Italian Prime Minister Giuseppe Conte tweeted: "Personal insults don't help the positive agenda the EU wants to have with Turkey but pushes solutions further away."

Several EU officials have slammed Erdogan's comments, with the European Commission warning Erdogan that he was further damaging Turkey's hopes of joining the European Union.

EU foreign policy chief Josep Borrell said Erdogan's comments were "unacceptable" and urged Turkey to "stop this dangerous spiral of confrontation," while European Council President Charles Michel slammed Turkey's further provocations.

What has the domestic reaction been?

In the aftermath of Erdogan's comments, France on Saturday recalled its ambassador to Turkey.

The French Council of the Muslim Faith (CFCM), which is the official go-between for the state and observant Muslims, said in a statement that Muslims are "not persecuted" in France.

"France is a great country, Muslim citizens are not persecuted, they freely construct their mosques and they freely practice their religion," it said.

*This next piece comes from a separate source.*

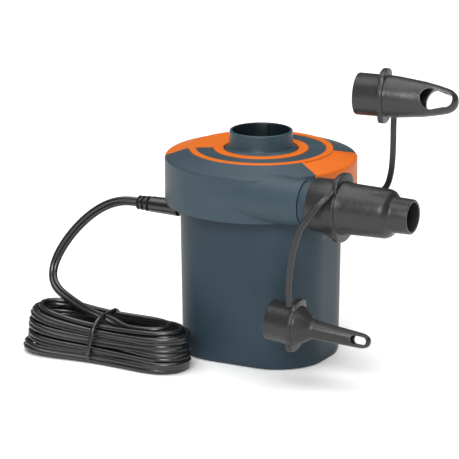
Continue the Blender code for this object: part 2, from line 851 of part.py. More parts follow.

The head of the CFCM, Mohammed Moussaoui, urged French Muslims to "defend the interests" of the nation.

"We know that the promoters of these campaigns say they defend Islam and the Muslims of France, we urge them to be reasonable... all the smear campaigns against France are counterproductive and create division," he said.

He said French law gave people "the right to hate" the cartoons, but said he supported Macron's stance.

France's largest trade association, Medef, also said it supported the French government. Association head Geoffroy Roux de Bezieux told French broadcaster BFMTV: "I call on the companies to resist the blackmail and unfortunately to endure this boycott for the time being."

He said there were "times when we have to put principles before the opportunity to expand our business."